Gerekenler zamanında yapılsaydı ve gerekmeyenler yapılmasıydı, bugün çok daha düşük bir enflasyon patikasında olurduk. Ama olmadı.
TÜİK'in rakamlarına göre enflasyon ekimde aylık yüzde 2,55 artışla yıllık yüzde 32,87'ye geriledi. İTO hafta sonunda İstanbul enflasyonunu aylık yüzde 3,3 olarak açıklayınca piyasanın TÜFE beklentisi yüzde 3'e yaklaşmıştı ama TÜİK'in ekim enflasyonu bozulmuş beklentilerin biraz altında gelince piyasanın ilk tepkisi olumlu oldu.
Ama dün açıklanan enflasyon rakamları işimizin hâlâ çok zor olduğunu gösteriyor.
- Ekimdeki yüzde 2,55 aylık enflasyon son 20 yılın ekim ayı ortalaması olan yüzde 2,12'nin üzerindeydi.
- Yıllık enflasyon yüzde 33,29'dan 32,87'ye gerilemesine rağmen hâlâ dünyanın en yüksek enflasyonuna sahip üç ülkesinden birisiyiz. Bizden yukarıda Venezuela ve Burundi var.
Bu seviyede bir aylık trend bizi hedefe götürmez
- Düşük ve orta gelirlileri en fazla etkileyen gıda ve konut kalemlerinde aylık ve yıllık enflasyon hâlâ ortalama manşet enflasyonun üzerinde seyrediyor.

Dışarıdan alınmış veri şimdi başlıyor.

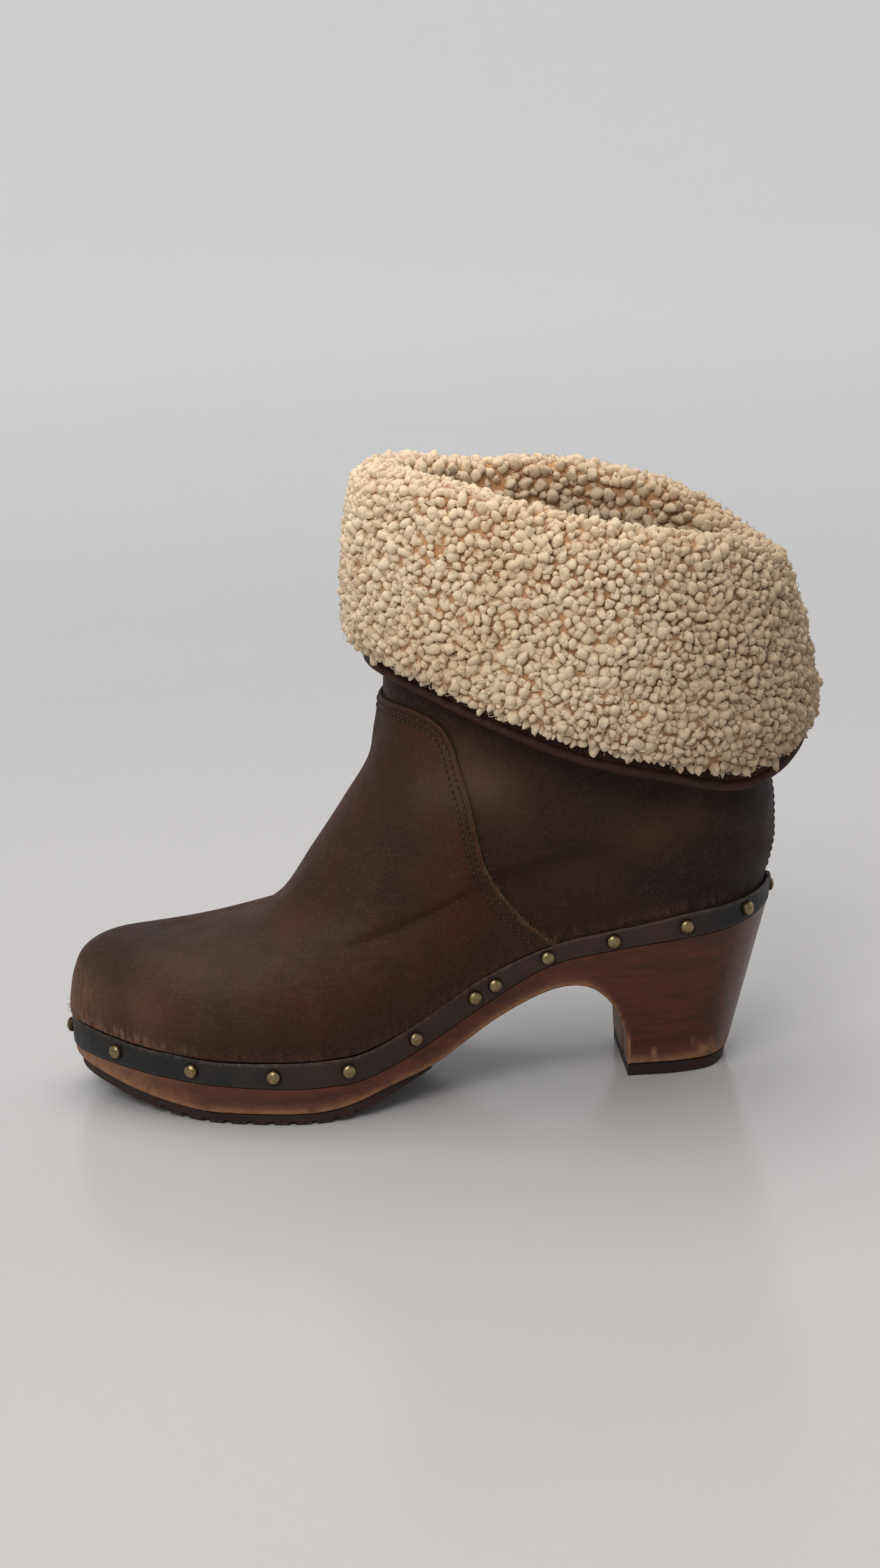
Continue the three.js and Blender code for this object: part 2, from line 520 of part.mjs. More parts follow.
// The shearling: inside the shaft, over the fold and down the outside of the cuff, with locks fused on.
function makeShearling() {
  const onCuff = leather + gap;
  const lining = -leather - gap;
  const hem = rollHeight + hemRise;
  const outside = [
    { at: (c) => [c.stand + onCuff + 0.55 * c.pile, c.edgeZ + hem], lump: 0.5 },
    { at: (c) => [c.stand + onCuff + 0.95 * c.pile, c.edgeZ + hem + 0.35 * wool], lump: 1 },
    { at: (c) => [c.stand + onCuff + c.pile, mix(c.edgeZ, c.foldZ, 0.3)], lump: 1 },
    { at: (c) => [mix(foldStand, c.stand, 0.75) + onCuff + c.pile, mix(c.edgeZ, c.foldZ, 0.5)], lump: 1 },
    { at: (c) => [mix(foldStand, c.stand, 0.55) + onCuff + 0.9 * c.pile, mix(c.edgeZ, c.foldZ, 0.7)], lump: 1 },
    { at: (c) => [mix(foldStand, c.stand, 0.3) + onCuff + 0.75 * c.pile, mix(c.edgeZ, c.foldZ, 0.87)], lump: 1 },
    { at: (c) => [foldStand + onCuff + 0.35 * c.pile, c.foldZ + 0.5 * woolOverFold], lump: 0.8 },
    { at: (c) => [0, c.foldZ + woolOverFold], lump: 0.7 },
    { at: (c) => [lining - 0.7 * woolInside, c.foldZ + 0.5 * woolOverFold], lump: 0.7 },
  ];
  const backing = [
    { at: (c) => [lining, c.foldZ + gap] },
    { at: (c) => [foldStand + gap, c.foldZ + gap] },
    { at: (c) => [foldStand + onCuff, c.foldZ - 2 * leather + gap] },
    { at: (c) => [mix(foldStand, c.stand, 0.6) + onCuff, mix(c.foldZ, c.edgeZ, 0.5)] },
    { at: (c) => [c.stand + onCuff, c.edgeZ + hem] },
  ];
  const lumpHeight = 1.5;
  const around = ({ at, lump = 0 }, row) => ringOf((station) => {
    const [out, z] = at(cuffAt(station));
    const away = Math.sign(out) || 1;
    return collarPoint(station, out + away * lump * lumpHeight * scatter(station, row), z);
  });
  const within = (ring, out) => ringOf((station) => upperOffset(station, ring, lining - out));
  const liningRings = [topRow - 0.4, topRow - 1, topRow - 2, topRow - 3, plainRow];
  const body = toSolid(loft([
    ...outside.map(around),
    ...liningRings.map((ring) => within(ring, woolInside)),
    ...[plainRow, topRow - 3, topRow - 2, topRow - 1, topRow].map((ring) => within(ring, 0)),
    ...backing.map(around),
  ], true));
  const locks = [];
  for (let i = 0; i < lockCount; i += 1) {
    const station = ((i + 0.5 * scatter(i, 1)) * count) / lockCount;
    const c = cuffAt(station);
    const radius = ((lockSize * c.pile) / wool) * (1 + 0.15 * scatter(i, 5));
    const rise = 0.5 + 0.2 * scatter(i, 9);
    const seats = [
      [c.stand + onCuff + c.pile - 0.5 * radius, c.edgeZ + hem + (0.75 + 0.15 * scatter(i, 3)) * radius],
      [foldStand + 0.2 * c.pile, c.foldZ + woolOverFold - 0.3 * radius],
      [mix(c.stand, foldStand, rise) + onCuff + c.pile - 0.3 * radius, mix(c.edgeZ, c.foldZ, rise)],
    ];
    const spot = collarPoint(station, ...seats[i % 3]);
    const lump = new THREE.IcosahedronGeometry(radius, 0).rotateZ(i).rotateX(2 * i);
    locks.push(toSolid(lump.translate(spot.x, spot.y, spot.z)));
  }
  return toGeometry(wasm.Manifold.union([body, ...locks]));
}

const colours = {
  wood: 0xa5582c,
  rubber: 0x4a2b20,
  rand: 0x1d1412,
  upper: 0x4a3228,
  vamp: 0x3c2b24,
  brass: 0x9c7d4a,
  wool: 0xd8c49a,
  insole: 0xb89a72,
};

const group = new THREE.Group();

function add(name, geometry, colour) {
  const mesh = new THREE.Mesh(geometry, new THREE.MeshStandardMaterial({ color: colour }));
  mesh.name = name;
  group.add(mesh);
}

add('wood_sole', makeWood(), colours.wood);
add('outsole', makeOutsole(), colours.rubber);
add('heel_tip', makeHeelTip(), colours.rubber);
add('rand', makeRand(), colours.rand);
add('insole', makeInsole(), colours.insole);
add('upper', makeUpper(), colours.upper);
add('vamp', makeVamp(), colours.vamp);
add('cuff', makeCuff(), colours.upper);
add('shearling', makeShearling(), colours.wool);

const studPlaces = [
  [0, 'lateral'],
  ...outerStuds.map((along) => [along, 'lateral']),
  [1, 'lateral'],
  ...innerStuds.toReversed().map((along) => [along, 'medial']),
];
studPlaces.forEach(([along, side], i) => {
  add(`stud_${String(i + 1).padStart(2, '0')}`, makeStud(along, side), colours.brass);
});

export default group;
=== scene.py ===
# %% [markdown]
# # A clog boot with a wooden sole and a shearling cuff
# The real boot is built from the ground up. A block of wood is carved into a sole with a high heel and gets
# rubber underneath. The leather upper is pulled tight and nailed round the wood's edge through a strip called
# the rand. The shaft ends in a shearling collar that is turned down, so that its wool shows on the outside.
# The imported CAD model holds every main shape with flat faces. Here each piece is worked out again from the
# same sizes and tables, with many more points, and takes the place of its CAD piece.

import bmesh
import bpy
import numpy as np
from mathutils import Matrix, Vector


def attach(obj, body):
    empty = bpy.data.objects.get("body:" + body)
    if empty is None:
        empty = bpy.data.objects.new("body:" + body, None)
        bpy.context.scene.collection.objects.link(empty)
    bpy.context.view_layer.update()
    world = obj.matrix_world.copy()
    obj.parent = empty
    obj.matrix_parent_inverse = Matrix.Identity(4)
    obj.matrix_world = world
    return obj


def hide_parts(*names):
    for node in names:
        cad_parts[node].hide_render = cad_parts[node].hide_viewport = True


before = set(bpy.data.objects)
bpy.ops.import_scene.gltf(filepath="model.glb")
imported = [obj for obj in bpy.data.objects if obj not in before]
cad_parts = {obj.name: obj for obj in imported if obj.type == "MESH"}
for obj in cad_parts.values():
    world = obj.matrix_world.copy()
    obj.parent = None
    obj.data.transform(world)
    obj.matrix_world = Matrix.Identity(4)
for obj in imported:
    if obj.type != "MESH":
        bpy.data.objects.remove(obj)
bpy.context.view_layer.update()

# %% [markdown]
# ## Sizes and tables
# The boot is a left one. X points to the outer side of the foot, Y to the heel and Z up, and the floor is at
# zero. All lengths are in millimetres until a mesh is made. The tables hold shares of a few named sizes, as a
# shoemaker's pattern does: the sole from toe to heel, and the upper in rings from its nailed edge to the top
# of the shaft.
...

- Enflasyonun ana trendi hakkında fikir veren özel kapsamlı TÜFE göstergeleri aylık yüzde 2,4'ün üzerinde. Bu seviyede bir aylık trend bizi enflasyonda hedeflediğimiz yerlere götürmez.

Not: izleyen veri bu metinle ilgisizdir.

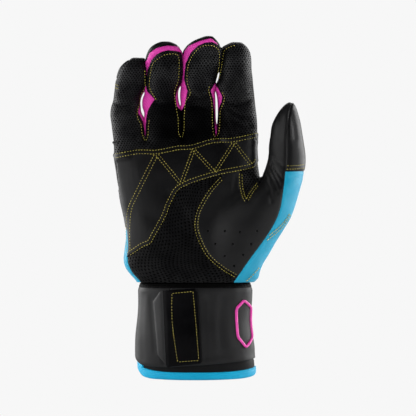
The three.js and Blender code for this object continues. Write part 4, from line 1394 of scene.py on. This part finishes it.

- Aslında dezenflasyon programına göre bugün bulunduğumuz nokta çok daha aşağıda olmalıydı. Ancak aylık ve yıllık enflasyon oranları, dezenflasyon süreci başladığında hedeflenen patikanın belirgin biçimde üzerinde seyrediyor. Gerekenler zamanında yapılsaydı ve gerekmeyenler yapılmasıydı, bugün çok daha düşük bir enflasyon patikasında olurduk. Ama olmadı. Eğer hedeflere uygun bir gidişat olsaydı, politika faizleri de bugün en az 5-6 puan daha aşağıda olabilirdi. O da olmadı.
- Dezenflasyon sürecinin yavaş ve kırılgan seyretmesi, politika tarafında eksiklikler olduğunu, politikaların yeterince sıkı ve tutarlı uygulanmadığını; yapısal reformların eksik kaldığını gösteriyor.

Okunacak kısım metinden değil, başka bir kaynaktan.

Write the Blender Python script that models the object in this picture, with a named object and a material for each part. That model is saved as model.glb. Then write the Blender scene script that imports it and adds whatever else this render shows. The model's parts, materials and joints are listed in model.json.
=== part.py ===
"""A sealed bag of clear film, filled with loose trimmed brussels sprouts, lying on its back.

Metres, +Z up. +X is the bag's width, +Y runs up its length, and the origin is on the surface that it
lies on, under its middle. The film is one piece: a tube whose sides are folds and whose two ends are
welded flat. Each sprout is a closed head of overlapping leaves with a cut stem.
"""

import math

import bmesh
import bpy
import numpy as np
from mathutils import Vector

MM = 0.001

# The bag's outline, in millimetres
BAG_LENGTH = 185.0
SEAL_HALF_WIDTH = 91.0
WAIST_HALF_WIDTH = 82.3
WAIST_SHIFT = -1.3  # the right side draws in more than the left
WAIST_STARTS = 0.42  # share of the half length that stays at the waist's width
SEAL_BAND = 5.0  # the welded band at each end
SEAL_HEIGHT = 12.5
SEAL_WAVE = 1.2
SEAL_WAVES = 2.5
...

Siyasi destek açık biçimde ortaya konulmalı
- Gelinen noktada hedefler inandırıcılığını yitirdi. Oysa Merkez Bankası’nın enflasyon hedefi yalnızca bir rakam değil; ekonomideki aktörlere yol gösteren stratejik bir araçtır. Ancak hedef güvenilirliğini yitirdiğinde, sembolik bir sayıdan ibaret kalır. Bizde de enflasyon hedefi artık pusula olmaktan çıkmıştır. Hedeflerin inandırıcılığını kaybetmesi beklenti yönetimini zorlaştırmaktadır.
- Enflasyonla mücadele yalnızca teknik bir süreç değil, aynı zamanda kurumsal güven meselesidir. Bu noktada Merkez Bankası’nın politik duruşunu destekleyecek paralel adımlar atılmalı, para politikası ile maliye politikası arasında uyum sağlanmalı ve siyasi destek açık biçimde ortaya konulmalıdır.